ECDSA Key Generation

  1. We use an elliptic curve \(E\) with a modulus \(p\), coefficients \(A, B\), and a point \(G\) that generates a cyclic group of order \(q\).
  2. Choose a random \(d\) with \(0 \lt d \lt q\).
  3. Compute the point \(pub = d G\).
  4. Protect your private key \(k_{pr} = d\) and publish your public key \(k_{pub} = (p, A, B, q, G, pub) \).

NOTE: To get the same security as AES-128 with DSA we needed to set the larger prime to 3072 bits and the smaller signature prime to 256-bits. For the Elliptic Curve world we want a 256-bit order for \(G\) and our modulus \(p\) will be must smaller than 3072 bits.

Generate The Keys: Use openssl ecparam -genkey -name secp384r1 -noout -param_enc explicit -out ecprivate.pem to make a private key (with curve parameters listed out) and openssl ec -in ecprivate.pem -pubout -out ecpublic.pem to make a public key.

The Signature

  1. Choose a secret ephemeral key \(k_E\) with \(0 \lt k_E \lt q\).
  2. Compute \(R = k_E G\).
  3. Let \(r\) be the \(x\)-coordinate of \(R\).
  4. Compute \(s \equiv (H(m) + d r) k_E^{-1} \pmod{q}\).

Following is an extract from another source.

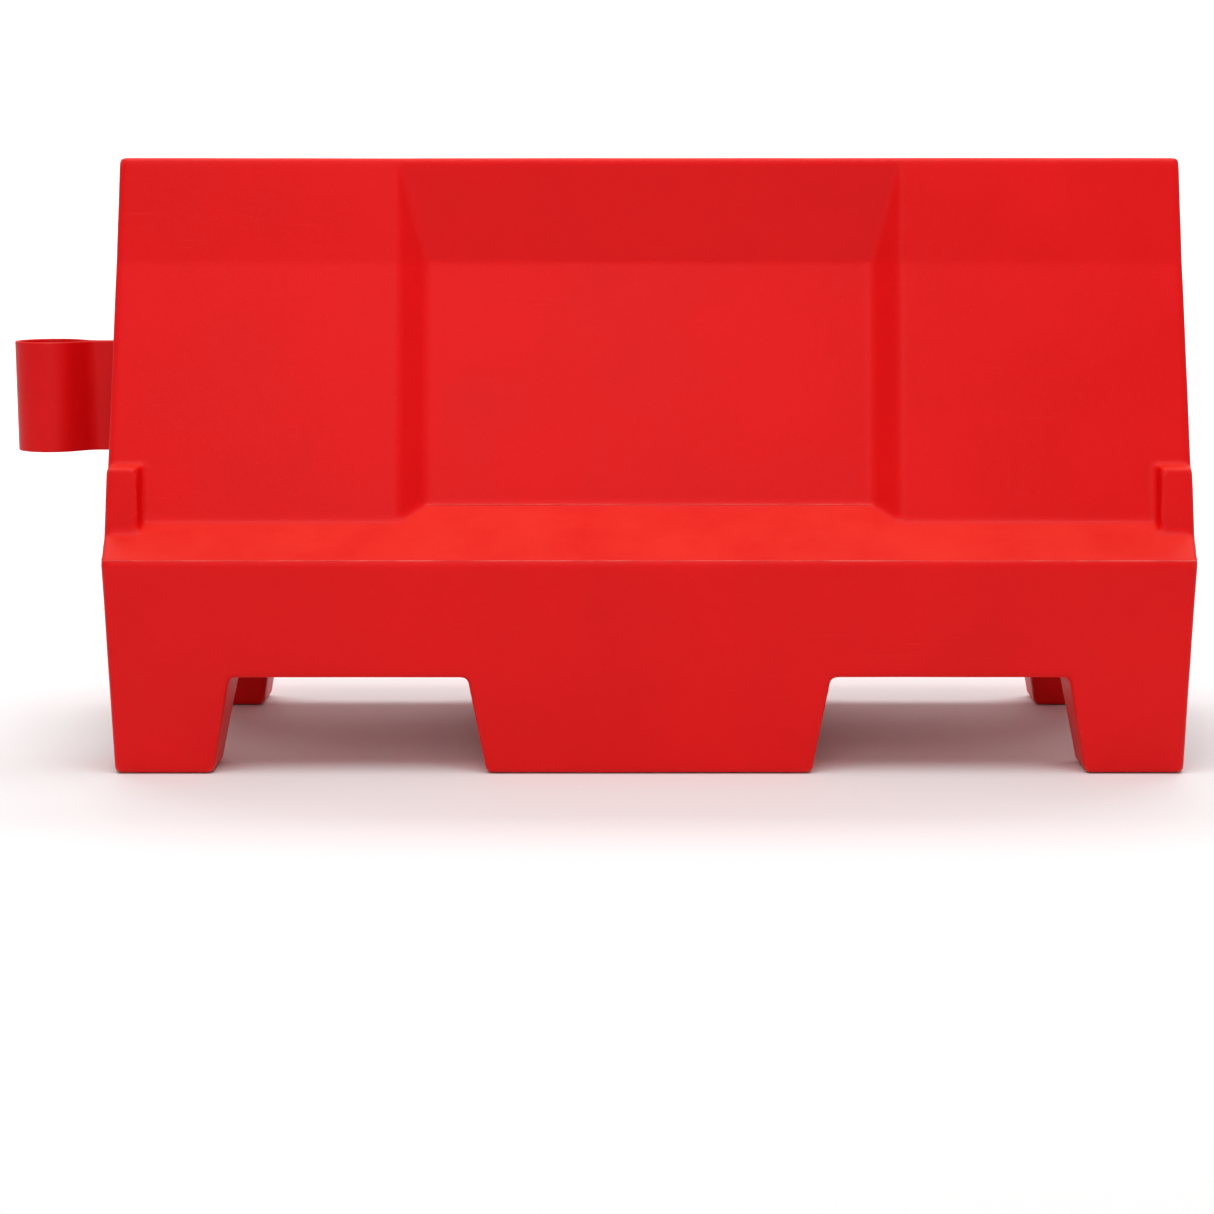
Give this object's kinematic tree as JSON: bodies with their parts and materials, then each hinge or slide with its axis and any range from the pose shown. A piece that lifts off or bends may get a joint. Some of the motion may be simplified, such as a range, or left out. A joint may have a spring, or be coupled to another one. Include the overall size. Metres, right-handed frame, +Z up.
{
  "type": "water filled barrier",
  "caption": "Stackable hollow road barrier to fill with water, with a stepped tapering body on feet, a screwed filler bung, drain plugs and a swinging link clip.",
  "frame": {"origin": "on the floor, under the middle of the tank, where its length, width and stacking tunnel are centred", "axes": "+X along the barrier away from the link clip, +Y to the rear side, +Z up"},
  "size_m": [1.1056, 0.4, 0.55],
  "materials": {
    "tank_polyethylene": "satin rotomoulded polyethylene, red right through",
    "clip_polyethylene": "satin polyethylene, a little darker red",
    "insert_plastic": "fine matt black",
    "bung_plastic": "satin black",
    "washer_rubber": "matt"
  },
  "bodies": {
    "tank": {"tank_shell": "tank_polyethylene", "filler_neck": "insert_plastic", "drain_socket_front": "insert_plastic", "drain_socket_rear": "insert_plastic"},
    "link": {"link_clip": "clip_polyethylene"},
    "filler_washer": {"filler_seal": "washer_rubber"},
    "filler_bung": {"filler_cap": "bung_plastic"},
    "drain_washer_front": {"drain_seal_front": "washer_rubber"},
    "drain_bung_front": {"drain_plug_front": "bung_plastic"},
    "drain_washer_rear": {"drain_seal_rear": "washer_rubber"},
    "drain_bung_rear": {"drain_plug_rear": "bung_plastic"}
  },
  "joints": [
    {"name": "link_clip_swing", "type": "hinge", "parent": "tank", "child": "link", "pos_m": [-0.44859, 0, 0.3274], "axis": [0, 0, 1], "range_deg": [-12, 12]},
    {"name": "filler_cap_lift", "type": "slide", "parent": "tank", "child": "filler_washer", "axis": [0, 0, 1], "range_m": [0, 0.01501]},
    {"name": "filler_cap_turn", "type": "hinge", "parent": "filler_washer", "child": "filler_bung", "pos_m": [0, 0, 0.54], "axis": [0, 0, 1], "range_deg": [0, 900]},
    {"name": "drain_plug_lift_front", "type": "slide", "parent": "tank", "child": "drain_washer_front", "axis": [1, 0, 0], "range_m": [0, 0.01001]},
    {"name": "drain_plug_turn_front", "type": "hinge", "parent": "drain_washer_front", "child": "drain_bung_front", "pos_m": [0.47922, -0.15824, 0.045], "axis": [1, 0, 0], "range_deg": [0, 900]},
    {"name": "drain_plug_lift_rear", "type": "slide", "parent": "tank", "child": "drain_washer_rear", "axis": [1, 0, 0], "range_m": [0, 0.01001]},
    {"name": "drain_plug_turn_rear", "type": "hinge", "parent": "drain_washer_rear", "child": "drain_bung_rear", "pos_m": [0.47922, 0.15824, 0.045], "axis": [1, 0, 0], "range_deg": [0, 900]}
  ],
  "couplings": [
    {"joint": "filler_cap_lift", "follows": "filler_cap_turn", "m_per_rad": 0.00095493},
    {"joint": "drain_plug_lift_front", "follows": "drain_plug_turn_front", "m_per_rad": 0.00063662},
    {"joint": "drain_plug_lift_rear", "follows": "drain_plug_turn_rear", "m_per_rad": 0.00063662}
  ]
}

Recall that our thingtosign.txt was made with echo "andy is great" > thingtosign.txt

Generate an ECDSA signature: Use the command openssl dgst -sha256 -sign ecprivate.pem thingtosign.txt > ecsig.bin to generate a signature.

The Verification

  1. Compute \(w \equiv s^{-1} \pmod{q}\).
  2. Compute \(u_1 \equiv w H(m) \pmod{q}\).
  3. Compute \(u_2 \equiv w r \pmod{q}\).
  4. Compute \(P = u_1 G + u_2 pub\).
  5. If the \(x\)-coordinate of \(P\) is \(r\) then return VALID else INVALID

Validate with openssl: Use openssl dgst -sha256 -verify ecpublic.pem -signature ecsig.bin thingtosign.txt.

Deep dive

Now let's crack open those files and reproduce the signatures and validation on our own.

Here are the steps I did to find \(k_E\) and validate the signature.

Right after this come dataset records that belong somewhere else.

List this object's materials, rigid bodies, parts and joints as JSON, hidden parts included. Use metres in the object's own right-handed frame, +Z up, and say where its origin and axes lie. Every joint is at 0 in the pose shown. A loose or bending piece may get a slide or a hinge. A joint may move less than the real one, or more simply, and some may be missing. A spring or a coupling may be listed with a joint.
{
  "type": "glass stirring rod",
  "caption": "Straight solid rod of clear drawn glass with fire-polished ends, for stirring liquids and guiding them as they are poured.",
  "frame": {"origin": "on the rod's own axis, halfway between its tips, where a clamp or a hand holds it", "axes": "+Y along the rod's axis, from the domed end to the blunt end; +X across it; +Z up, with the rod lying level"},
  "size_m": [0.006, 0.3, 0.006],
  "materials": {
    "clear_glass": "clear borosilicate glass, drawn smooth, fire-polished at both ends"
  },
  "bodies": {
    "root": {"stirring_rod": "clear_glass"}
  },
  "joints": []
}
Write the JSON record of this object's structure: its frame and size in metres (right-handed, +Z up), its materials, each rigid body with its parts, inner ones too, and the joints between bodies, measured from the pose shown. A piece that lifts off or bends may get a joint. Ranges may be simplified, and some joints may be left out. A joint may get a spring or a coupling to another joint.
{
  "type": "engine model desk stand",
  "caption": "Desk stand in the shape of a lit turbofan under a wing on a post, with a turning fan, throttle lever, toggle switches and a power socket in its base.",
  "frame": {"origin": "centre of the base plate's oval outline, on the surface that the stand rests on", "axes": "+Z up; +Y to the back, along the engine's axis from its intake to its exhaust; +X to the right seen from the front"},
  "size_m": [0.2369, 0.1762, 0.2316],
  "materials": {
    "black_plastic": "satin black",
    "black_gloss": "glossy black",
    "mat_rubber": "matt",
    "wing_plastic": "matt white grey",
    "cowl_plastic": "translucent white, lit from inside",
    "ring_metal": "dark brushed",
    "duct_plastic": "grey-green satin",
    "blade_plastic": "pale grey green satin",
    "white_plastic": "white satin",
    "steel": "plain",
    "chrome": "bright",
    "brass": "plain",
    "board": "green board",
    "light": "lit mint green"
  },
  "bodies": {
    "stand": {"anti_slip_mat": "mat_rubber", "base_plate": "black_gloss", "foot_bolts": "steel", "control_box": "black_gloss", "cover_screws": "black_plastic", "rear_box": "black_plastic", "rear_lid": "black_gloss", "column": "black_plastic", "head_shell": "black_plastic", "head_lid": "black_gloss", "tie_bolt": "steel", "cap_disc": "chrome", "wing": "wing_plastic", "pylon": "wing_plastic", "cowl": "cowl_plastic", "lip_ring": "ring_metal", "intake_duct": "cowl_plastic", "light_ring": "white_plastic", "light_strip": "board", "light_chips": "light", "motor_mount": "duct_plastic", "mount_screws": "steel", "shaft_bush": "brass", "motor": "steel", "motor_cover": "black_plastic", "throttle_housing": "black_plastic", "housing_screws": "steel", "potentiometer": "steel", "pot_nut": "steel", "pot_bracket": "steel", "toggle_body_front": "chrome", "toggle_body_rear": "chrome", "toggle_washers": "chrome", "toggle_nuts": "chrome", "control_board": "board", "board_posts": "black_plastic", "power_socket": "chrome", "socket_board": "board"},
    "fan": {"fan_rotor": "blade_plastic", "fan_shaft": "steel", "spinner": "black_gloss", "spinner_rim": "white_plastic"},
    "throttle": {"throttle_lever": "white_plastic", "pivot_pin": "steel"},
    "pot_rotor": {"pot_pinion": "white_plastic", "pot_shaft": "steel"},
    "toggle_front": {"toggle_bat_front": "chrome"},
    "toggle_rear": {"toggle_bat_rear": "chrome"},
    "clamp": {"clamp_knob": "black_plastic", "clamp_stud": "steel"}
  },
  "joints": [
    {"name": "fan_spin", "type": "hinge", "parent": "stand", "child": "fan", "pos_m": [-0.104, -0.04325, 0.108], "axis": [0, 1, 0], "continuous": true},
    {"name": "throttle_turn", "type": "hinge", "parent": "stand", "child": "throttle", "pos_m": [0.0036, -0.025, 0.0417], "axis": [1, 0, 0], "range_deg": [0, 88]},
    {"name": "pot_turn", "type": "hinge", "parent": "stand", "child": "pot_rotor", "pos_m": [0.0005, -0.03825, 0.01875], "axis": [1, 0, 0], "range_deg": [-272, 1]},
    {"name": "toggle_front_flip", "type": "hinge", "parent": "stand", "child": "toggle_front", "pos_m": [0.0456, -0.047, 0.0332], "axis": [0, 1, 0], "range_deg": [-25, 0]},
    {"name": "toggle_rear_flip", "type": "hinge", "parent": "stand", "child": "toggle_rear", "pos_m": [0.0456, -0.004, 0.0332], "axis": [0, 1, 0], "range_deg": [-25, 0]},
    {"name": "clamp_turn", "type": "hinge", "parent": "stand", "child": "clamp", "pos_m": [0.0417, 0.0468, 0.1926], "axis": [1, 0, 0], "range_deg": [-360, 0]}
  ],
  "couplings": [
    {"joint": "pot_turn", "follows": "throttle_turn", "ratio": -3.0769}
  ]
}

openssl asn1parse -in ecsig.bin -inform der will produce \(r\) and \(s\). Start a SAGE session and store those values. (They come out as hex so convert as needed.)

openssl ec -in ecprivate.pem -noout -text > ecpriv.txt will dump the private key data into ecpriv.txt. Now use the following script to read in those parameters:

Now in SAGE import p (params['Prime']), q (params['Order']), A, B, G (params['Gener']), pub, d (params['priv']). Create E=EllipticCurve(GF(p), [A, B]) the curve and make g = E(gener_tuple_here) and pub=E(pub_tuple_here).

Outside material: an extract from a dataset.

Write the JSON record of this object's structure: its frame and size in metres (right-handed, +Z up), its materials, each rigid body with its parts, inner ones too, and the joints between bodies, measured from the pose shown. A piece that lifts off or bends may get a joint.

Double Check Validate that q*g is zero and that d*g == pub.

Get the hash: z = int(hashlib.sha256("andy is great\n").hexdigest(), 16)

Find the ephemeral key (optional) find sinv = inverse_mod(s, q) then ke = (sinv*(z + d*r)) % q Validate that the x-coordinate of ke*g is r.

Finish the validation: w = inverse_mod(s, q) u1 = (w*z) % q u2 = (w*r) % q P = u1*g + u2*pub now validate that the x-coordinate of P is r!

Extra Credit

Create a file, a public key, and a signature. Send it to a partner. Have them validate the signature.